Dan Rasulullah Shallallahu Alaihi wa Sallam mengumpamakan hati manusia seperti tanah yang mendapatkan siraman air hujan, karena tanah adalah tempat yang menahan air hujan kemudian menumbuhkan berbagai macam tumbuh-tumbuhan yang bermanfaat, sebagaimana hati yang memahami ilmu, maka ilmu tersebut berbuah di dalamnya, berkembang, terlihat ke berkahannya dan buahnya. Ketika niat kita telah tertuju pada ilmu, telah siap mencari ilmu, dan menerima ilmu maka kita akan mudah untuk meghapalnya, memahami makna-makna ilmu tersebut, dan mengamalkannya dalam segala aspek kehidupan.

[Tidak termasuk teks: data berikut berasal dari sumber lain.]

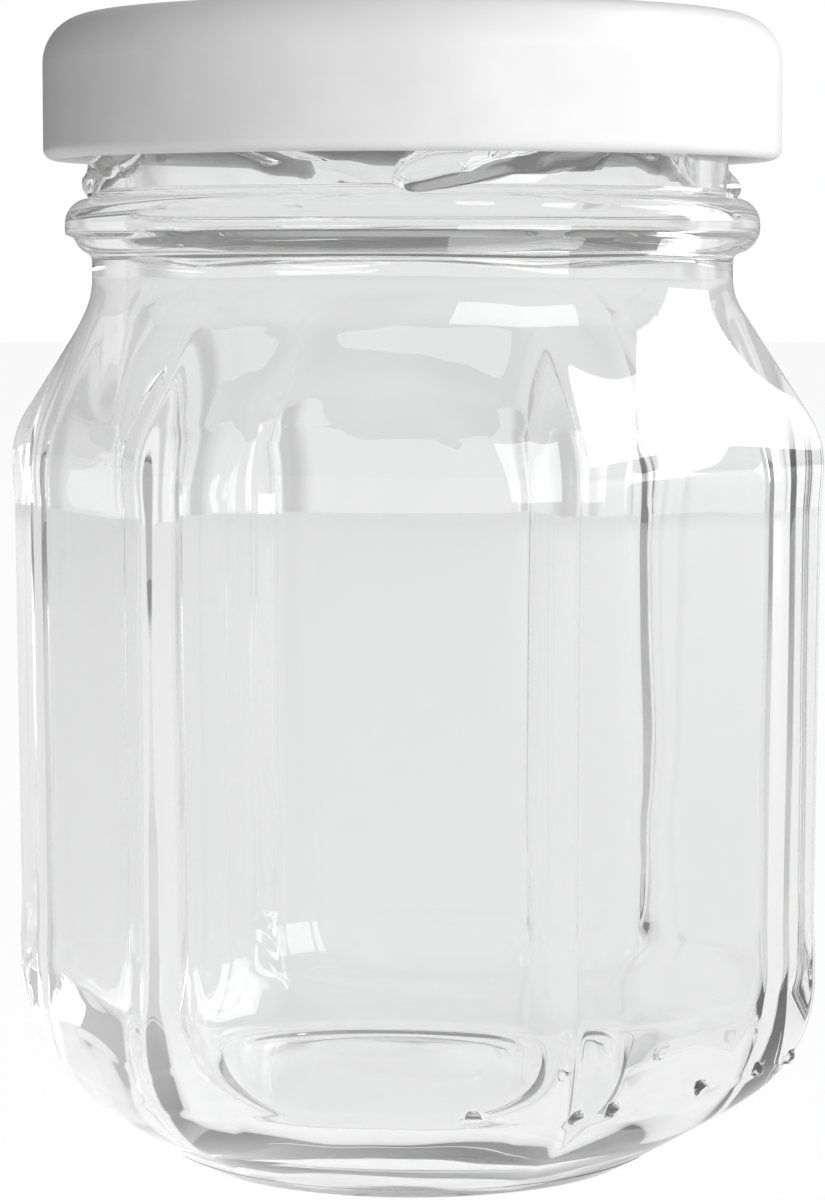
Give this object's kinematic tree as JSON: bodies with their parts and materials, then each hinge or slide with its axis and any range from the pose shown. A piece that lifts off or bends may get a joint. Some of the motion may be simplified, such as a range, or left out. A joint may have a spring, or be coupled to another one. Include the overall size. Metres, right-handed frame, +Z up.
{
  "type": "glass jar with twist-off lid",
  "caption": "Small hexagonal clear glass jar, empty, closed with a white lacquered twist-off lid.",
  "frame": {"origin": "bottom centre of the foot ring", "axes": "+Z up along the jar's axis, one flat panel faces -Y"},
  "size_m": [0.0572, 0.051, 0.0793],
  "materials": {
    "glass": "clear polished glass",
    "lid_lacquer": "glossy white lacquer on tin plate",
    "seal": "soft white sealing compound"
  },
  "bodies": {
    "root": {"jar": "glass", "lid": "lid_lacquer", "seal": "seal"}
  },
  "joints": []
}
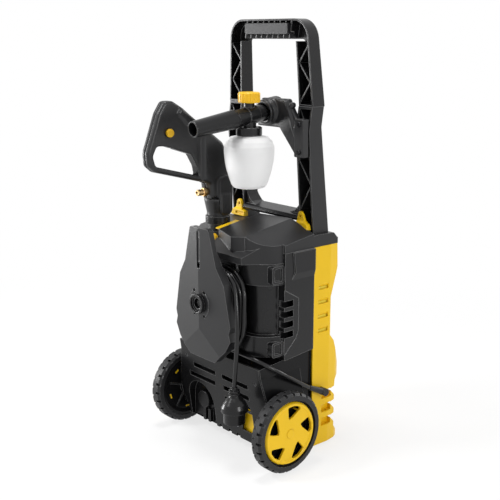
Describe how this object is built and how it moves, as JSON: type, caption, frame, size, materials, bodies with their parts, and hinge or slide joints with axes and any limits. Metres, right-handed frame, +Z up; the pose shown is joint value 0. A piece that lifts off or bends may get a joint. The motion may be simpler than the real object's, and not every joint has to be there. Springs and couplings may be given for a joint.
{
  "type": "pressure washer",
  "caption": "Upright wheeled electric pressure washer with handle frame, hung trigger gun, foam lance with bottle, and a mains cord wound on the rear face.",
  "frame": {"origin": "middle of the bounding box on the floor, cord nodes left out", "axes": "+Z up, -Y towards the cord-wrap face, +X towards the side whose leg carries the foam lance"},
  "size_m": [0.31, 0.2961, 0.749],
  "materials": {
    "black_plastic": "satin",
    "grey_textured": "textured",
    "yellow_plastic": "satin",
    "tyre": "matte",
    "rubber": "matte",
    "cord": "satin",
    "bottle": "translucent",
    "brass": "satin",
    "steel": "satin",
    "motor_metal": "satin",
    "aluminium": "satin"
  },
  "bodies": {
    "chassis": {"axle_left": "steel", "axle_right": "steel", "base_frame": "black_plastic", "base_rear_panel": "black_plastic", "panel_screws": "steel", "rear_housing": "black_plastic", "top_cover": "grey_textured", "trim_strip": "yellow_plastic", "front_cover": "yellow_plastic", "front_feet": "rubber", "leg_left": "grey_textured", "leg_right": "grey_textured", "handle": "black_plastic", "grip_pad": "rubber", "carry_bridge": "black_plastic", "leg_bracket_left": "yellow_plastic", "leg_bracket_right": "yellow_plastic", "hanger_plate": "grey_textured", "hub_ring": "black_plastic", "hanger_screws": "steel", "reel_drum": "black_plastic", "cord_coil": "cord", "cord_lead": "cord", "cord_tail": "cord", "cord_gland": "rubber", "plug": "rubber", "plug_pins": "steel", "gun_holder": "black_plastic", "lance_holder": "black_plastic", "holder_screws": "steel", "switch_box": "black_plastic", "motor_can": "motor_metal", "pump_body": "aluminium", "pump_head": "aluminium", "pump_mount": "yellow_plastic", "inlet_pipe": "rubber", "pump_outlet": "brass"},
    "wheel_left": {"tyre_left": "tyre", "rim_left": "black_plastic", "wheel_cover_left": "yellow_plastic"},
    "wheel_right": {"tyre_right": "tyre", "rim_right": "black_plastic", "wheel_cover_right": "yellow_plastic"},
    "gun": {"gun_shell_left": "black_plastic", "gun_shell_right": "black_plastic", "gun_trigger_pin": "steel", "gun_nipple": "brass", "gun_coupling": "black_plastic"},
    "trigger": {"gun_trigger": "black_plastic"},
    "trigger_lock": {"gun_lock": "yellow_plastic"},
    "foam_lance": {"foam_body": "black_plastic"},
    "nozzle": {"foam_nozzle": "black_plastic"},
    "dosing_knob": {"foam_knob": "yellow_plastic"},
    "bottle": {"foam_collar": "black_plastic", "foam_bottle": "bottle"},
    "power_switch": {"power_knob": "yellow_plastic"},
    "cap": {"inlet_cap": "black_plastic"},
    "rotor": {"motor_rotor": "steel"}
  },
  "joints": [
    {"name": "wheel_left_spin", "type": "hinge", "parent": "chassis", "child": "wheel_left", "pos_m": [-0.143, -0.0118, 0.07], "axis": [1, 0, 0], "continuous": true},
    {"name": "wheel_right_spin", "type": "hinge", "parent": "chassis", "child": "wheel_right", "pos_m": [0.143, -0.0118, 0.07], "axis": [1, 0, 0], "continuous": true},
    {"name": "gun_lift", "type": "slide", "parent": "chassis", "child": "gun", "axis": [0, 0, 1], "range_m": [0, 0.05]},
    {"name": "trigger_squeeze", "type": "hinge", "parent": "gun", "child": "trigger", "pos_m": [-0.057, -0.0248, 0.478], "axis": [1, 0, 0], "range_deg": [-8, 0], "stiffness_Nm_per_rad": 1.2, "springref_deg": 14.32},
    {"name": "lock_push", "type": "slide", "parent": "gun", "child": "trigger_lock", "axis": [1, 0, 0], "range_m": [-0.0018, 0.0018]},
    {"name": "lance_pull", "type": "slide", "parent": "chassis", "child": "foam_lance", "axis": [0, -0.9914, -0.1305], "range_m": [0, 0.035]},
    {"name": "nozzle_twist", "type": "hinge", "parent": "foam_lance", "child": "nozzle", "pos_m": [0.017, 0.0142, 0.591], "axis": [0, -0.9914, -0.1305], "range_deg": [0, 90]},
    {"name": "dosing_turn", "type": "hinge", "parent": "foam_lance", "child": "dosing_knob", "pos_m": [0.017, 0.0142, 0.62], "axis": [0, 0, 1], "range_deg": [0, 270]},
    {"name": "bottle_turn", "type": "hinge", "parent": "foam_lance", "child": "bottle", "pos_m": [0.017, 0.0142, 0.52], "axis": [0, 0, 1], "range_deg": [-180, 0]},
    {"name": "power_turn", "type": "hinge", "parent": "chassis", "child": "power_switch", "pos_m": [-0.03, -0.0278, 0.377], "axis": [0, 1, 0], "range_deg": [0, 90]},
    {"name": "cap_pull", "type": "slide", "parent": "chassis", "child": "cap", "axis": [0, -1, 0], "range_m": [0, 0.02]},
    {"name": "rotor_spin", "type": "hinge", "parent": "chassis", "child": "rotor", "pos_m": [0.046, 0.0432, 0.27], "axis": [0, 0, 1], "continuous": true}
  ]
}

Kemudian Rasulullah Shallallahu Alaihi wa Sallam mengelompokkan manusia ke dalam tiga kelompok sesuai dengan penerimaan mereka, dan kesiapan mereka menghapal ilmu, memahami makna-maknanya, mengeluarkan hukum-hukumnya, hikmah-hikmah dan manfaat-manfaatnya ;
Perumpamaan yang pertama adalah seperti hujan lebat yang turun ke  bumi  kemudian ada tanah yang subur yang menyerap air hujan sehingga bisa menumbuhkan rerumputan dengan subur.
Maksud perumpamaan ilmu yang pertama ini ialah orang yang mampu menghapal ilmu dan memahaminya. Mereka menghapal ilmu yang mereka dapat, setelah itu mereka memahani ilmu tersebut sehingga mereka dapat memahami makna-maknanya, mengeluarkan hukum-hukumnya, hikmah-hikmahnya, dan manfaat-manfaatnya. Setelah itu mereka pun paham terhadap agama, dan dapat membuat kesimpulan atau istimbath hukum. Pahamnya terhadap agama dan membuat kesimpulan adalah seperti tumbuhnya rumput dengan subur.
Perumpamaan yang kedua adalah tanah yang keras yang bisa menyimpan air hujan yang Allah menjadikannya bermanfaat bagi umat manusia sebagai air minum dan mengairi tanaman.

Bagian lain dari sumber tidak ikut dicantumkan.